I have to admit that doctors often confuse me. Now I know, if you’re a regular reader of mine, you might think that’s odd because . . . I am a doctor. Yet still, sometimes my colleagues do things that I cannot explain. Because I focus on the cross section between technology and medicine, you can reasonably predict that I’m not going to be writing about why doctors choose a foreign car versus a domestic one. Nope, I want to deal with doctors and their habit of mouse clicking when no mouse click is needed.

Let me first establish that doctors are, on the whole, pretty smart people. It’s not easy to get into medical school. You’ve got to be good at taking tests. It used to be that you had to be very, very good at regurgitating memorized data back to professors, but hopefully that’s changing (at least I’m told that’s changing.) Check: doctors are intelligent.

Further, it has been my experience that doctors are trained to be . . . curious. Maybe a better word is inquisitive. Oh, let me just write it: people tell us a lot of stuff that turns out to be untrue. Or half true. Or true but in need of context. As a resident physician in the ED of a busy children’s hospital, I had a teenager swear to me that she couldn’t be pregnant because she was a virgin; she was pregnant. I’ve had a panicked lab analyst call me with a blood result indicating that my very-much-alive patient was dead; she was alive, while the lab result was wrong. After reading the nursing and anesthesia notes that indicated the patient had no allergies, the very same patient told me, “Oh, yeah, I forgot; I’m allergic to sulfa. Is that important?”

Trust, but verify. Don’t take anything at face value. If information doesn’t make sense or fit into the expected pattern, question it. Probe it. It may very well be that you’ve been told the truth, but if it smells weird, don’t just believe it. We doctors do this all the time, usually without even thinking about it. Yet somehow things change when it comes to using the electronic health record (EHR).

I see so many physicians check a box because . . . it’s a box, and surely it must be checked. When I ask them why they’re checking a box that doesn’t necessarily need to be addressed, I get answers like “I thought I couldn’t finish the documentation unless all the white space was filled in” or “Someone told me once that the billers needed that information.” These are the same doctors who question patient histories and lab results and consultants’ recommendations every single day, yet they often just click and type useless (or at least not relevant) information into the EHR for questionable reasons or no reasons at all.

Some doctors who are reading this are yelling at their phone, tablet, or computer monitor right now. Here’s what they’re screaming: “Are you kidding me? Have you never dealt with our compliance people or coders or lawyers? They’ve got me re-typing information that my MA just entered. Not copying and pasting, mind you: re-typing. They say it’s the law. And now you’ve got the gall to wonder aloud why we assume every box needs to be checked. I’m coming for you, Joseph! Run!”

I’d be foolish to disagree with this line of reasoning.

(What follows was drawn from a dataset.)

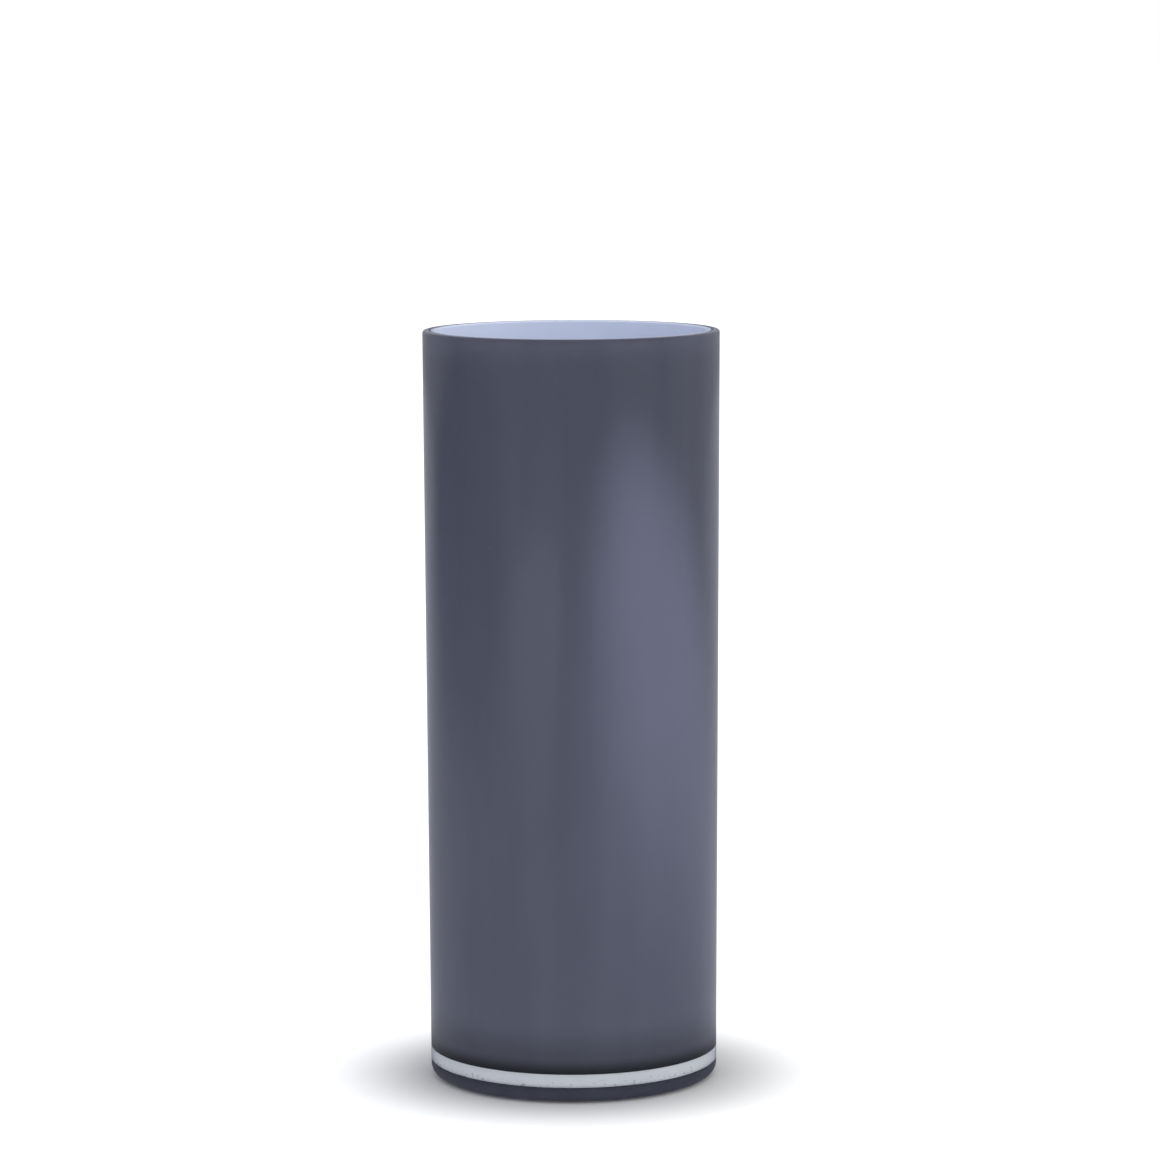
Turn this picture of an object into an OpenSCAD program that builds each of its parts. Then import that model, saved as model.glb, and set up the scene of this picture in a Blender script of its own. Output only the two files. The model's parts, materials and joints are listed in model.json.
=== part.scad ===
// Glass cylinder vase of fused layers. A white opal cup is the inside. A grey skin covers its wall and its
// foot, and leaves a white ring bare just above the foot. A clear casing goes round all of it.
// +Z is up, and the origin is the centre of the face it stands on.

/* [Overall] */
// Height from the standing face to the rim
vase_h = 300; // [150:1:450]
// Outer diameter at the rim
rim_d = 118; // [95:0.5:150]
// Outer diameter at the base, where the wall's line meets the standing face
base_d = 115; // [95:0.5:150]

/* [Wall] */
// Thickness of the clear casing in the wall
casing_t = 2.4; // [2.2:0.1:5]
// Thickness of the grey skin
grey_t = 1; // [0.5:0.1:1.6]
// Thickness of the opal liner in the wall
liner_t = 1.6; // [1.4:0.1:4]

/* [Foot] */
// Thickness of the clear casing under the grey foot
foot_t = 2.4; // [1.5:0.1:3.5]
// Thickness of the liner's floor
liner_floor_t = 8; // [2:0.1:20]
// Radius inside the liner, between its wall and its floor
hollow_corner_r = 5; // [2:0.5:15]
// Rounding of the casing's lower edge
foot_edge_r = 4.5; // [1:0.1:7]
// Rounding of the grey foot's lower edge
grey_corner_r = 2.1; // [1.5:0.1:3.4]

/* [White ring] */
// Height of the ring's lower edge above the standing face
ring_z = 6; // [5:0.1:40]
// Height of the ring itself
ring_h = 5.3; // [1:0.1:60]
// Rounding of the grey sleeve's edge above the ring
sleeve_edge_r = 0.7; // [0.2:0.1:2]

/* [Rim] */
// Rounding of the rim's outer edge
rim_outer_r = 1; // [0.4:0.1:1]
// Rounding of the rim's inner edge
rim_inner_r = 0.6; // [0.3:0.1:0.6]

/* [Hidden] */
$fn = 180;
// How far the wall leans out for each millimetre of height, and the angle that makes
lean = (rim_d - base_d) / 2 / vase_h;
lean_a = atan(lean);
// Outer face of each layer, as its distance in from the casing's outer face
grey_in = casing_t;
liner_in = grey_in + grey_t;
hollow_in = liner_in + liner_t;
// Height of the sleeve's lower edge, and of each underside, above the standing face
sleeve_z = ring_z + ring_h;
liner_z = foot_t + grey_t;
hollow_z = liner_z + liner_floor_t;
// Lower corner radius of the liner, which keeps the grey foot's thickness round the corner
liner_corner_r = grey_corner_r - grey_t;

// Radius of a wall face at height z, where the face lies "inset" in from the casing's outer face
function wall_x(z, inset) = base_d / 2 + lean * z - inset;

// Radius at which a circle of radius r, centred at height z, touches that wall face from inside
function tangent_x(r, z, inset) = wall_x(z, inset) - r / cos(lean_a);

// Where such a circle touches the wall face
function touch(r, z, inset) = [tangent_x(r, z, inset) + r * cos(lean_a), z - r * sin(lean_a)];

// Half outline of a solid that follows a wall face from z_low up to the rim, with a rounded lower corner
module plug(inset, z_low, corner_r) {
    z_corner = z_low + corner_r;
    x_corner = tangent_x(corner_r, z_corner, inset);
    polygon([
        [0, z_low],
        [x_corner, z_low],
        touch(corner_r, z_corner, inset),
        [wall_x(vase_h, inset), vase_h],
        [0, vase_h]
    ]);
    translate([x_corner, z_corner]) circle(corner_r);
}

// Half outline of the liner with its hollow filled in
module liner_plug() {
    plug(liner_in, liner_z, liner_corner_r);
}

// Half outline of the grey sleeve with everything inside it filled in
module sleeve_plug() {
    plug(grey_in, sleeve_z, sleeve_edge_r);
}

// Half outline of the grey foot with everything inside it filled in, up to the ring
module foot_plug() {
    intersection() {
        plug(grey_in, foot_t, grey_corner_r);
        square([rim_d, ring_z]);
    }
}

// Half outline of the casing's outside, with the rim's outer edge rounded
module outside() {
    z_edge = vase_h - rim_outer_r;
    x_edge = tangent_x(rim_outer_r, z_edge, 0);
    x_foot = tangent_x(foot_edge_r, foot_edge_r, 0);
    polygon([
        [0, 0],
        [x_foot, 0],
        touch(foot_edge_r, foot_edge_r, 0),
        touch(rim_outer_r, z_edge, 0),
        [x_edge, vase_h],
        [0, vase_h]
    ]);
    translate([x_foot, foot_edge_r]) circle(foot_edge_r);
    translate([x_edge, z_edge]) circle(rim_outer_r);
}

// Clear outer glass: the wall's outside, the rim's outer edge and the face it stands on
module clear_casing() {
    color([0.9, 0.95, 1], 0.35)
    rotate_extrude()
    difference() {
        outside();
        liner_plug();
        sleeve_plug();
        foot_plug();
    }
}

// Grey glass round the liner, from the ring up to the rim
module grey_sleeve() {
    color([0.33, 0.34, 0.39])
    rotate_extrude()
    difference() {
        sleeve_plug();
        liner_plug();
    }
}

// Grey glass under the liner, turned up round its corner as far as the ring
module grey_foot() {
    color([0.3, 0.31, 0.36])
    rotate_extrude()
    difference() {
        foot_plug();
        liner_plug();
    }
}

// Opal glass that lines the hollow: its wall, the thick floor and the rim's inner edge
module opal_liner() {
    z_edge = vase_h - rim_inner_r;
    x_edge = wall_x(z_edge, hollow_in) + rim_inner_r / cos(lean_a);
    color([0.88, 0.89, 0.93])
    rotate_extrude()
    union() {
        difference() {
            liner_plug();
            plug(hollow_in, hollow_z, hollow_corner_r);
            polygon([
                [x_edge - rim_inner_r * cos(lean_a), z_edge + rim_inner_r * sin(lean_a)],
                [x_edge, vase_h],
                [wall_x(vase_h, hollow_in), vase_h]
            ]);
        }
        translate([x_edge, z_edge]) circle(rim_inner_r);
    }
}

clear_casing();
grey_sleeve();
grey_foot();
opal_liner();
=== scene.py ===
import json
import math

import bmesh
import bpy
from mathutils import Matrix, Vector


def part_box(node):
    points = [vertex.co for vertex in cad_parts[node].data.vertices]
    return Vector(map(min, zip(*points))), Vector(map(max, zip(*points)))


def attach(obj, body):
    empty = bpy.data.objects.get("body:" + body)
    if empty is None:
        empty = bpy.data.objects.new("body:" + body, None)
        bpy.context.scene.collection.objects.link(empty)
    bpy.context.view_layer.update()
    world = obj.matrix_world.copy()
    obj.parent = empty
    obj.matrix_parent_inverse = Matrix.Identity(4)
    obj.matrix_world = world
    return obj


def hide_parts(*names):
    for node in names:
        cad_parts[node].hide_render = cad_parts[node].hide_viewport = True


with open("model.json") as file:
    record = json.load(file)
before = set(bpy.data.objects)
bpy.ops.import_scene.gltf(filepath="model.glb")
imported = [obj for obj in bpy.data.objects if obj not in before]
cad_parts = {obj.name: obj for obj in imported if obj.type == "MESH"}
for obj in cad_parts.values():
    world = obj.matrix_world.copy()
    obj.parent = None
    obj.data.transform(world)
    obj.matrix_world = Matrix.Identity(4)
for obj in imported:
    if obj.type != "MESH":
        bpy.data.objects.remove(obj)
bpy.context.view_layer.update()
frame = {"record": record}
mm = 0.001

# heights and rim radii come from the CAD layers
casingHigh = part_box("clear_casing")[1]
sleeveLow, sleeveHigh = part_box("grey_sleeve")
footLow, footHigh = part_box("grey_foot")
linerLow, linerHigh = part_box("opal_liner")
hollowFloor = next(m["pos_m"][2] for m in frame["record"]["mounts"] if m["name"] == "inner_floor")
rimHeight = casingHigh.z
ringLow = footHigh.z
ringHigh = sleeveLow.z
lean = 0.005  # how far the wall leans out for each metre of height
glassIndex = 1.5


def wallRadius(rimRadius, height):
    # radius, at this height, of the wall face that has rimRadius at the rim
    return rimRadius - lean * (rimHeight - height)


class Amount:
    # a value on the glass; arithmetic on it adds Math nodes
    def __init__(self, recipe, socket):
        self.recipe = recipe
        self.socket = socket

    def combine(self, operation, first, second):
        return self.recipe.node("ShaderNodeMath", {"operation": operation}, {0: first, 1: second})

    def __add__(self, other):
        return self.combine("ADD", self, other)

    def __sub__(self, other):
        return self.combine("SUBTRACT", self, other)

    def __rsub__(self, other):
        return self.combine("SUBTRACT", other, self)

    def __mul__(self, other):
        return self.combine("MULTIPLY", self, other)

    def orMore(self, other):
        return self.combine("MAXIMUM", self, other)

    __radd__ = __add__
    __rmul__ = __mul__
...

So much of what physicians must do in the United States makes no sense. We document crazy things to appease billers or coders. We worry about getting sued for malpractice, hence we order tests and note irrelevant information so we can prove we considered highly unlikely causes. We re-type what our assistant just entered because some outdated, strictly-interpreted regulation says we must (that regulation is changing next year, for what it’s worth – thanks, CMS!)

I admit that we physicians have been beaten down by The Man. I get it. And I acknowledge that often in healthcare IT, we are thought to be The Man. It’s true that technology can be used to enforce the rules. I can’t help that. But sometimes, poor EHR design or just unfounded user assumptions serve to double-down on that beaten-down feeling.

What’s the cure? From the HIT perspective, I encourage physicians to question their clinical and IT leadership. Why is this box here if I’m not expected to enter anything in it? Why is this a required field when I didn’t need to go to medical school to address it? Why does my workflow include data that I don’t need to care for my patients? These are fair questions to ask. If you ask them, you might find that you’re doing work that just doesn’t need to be done!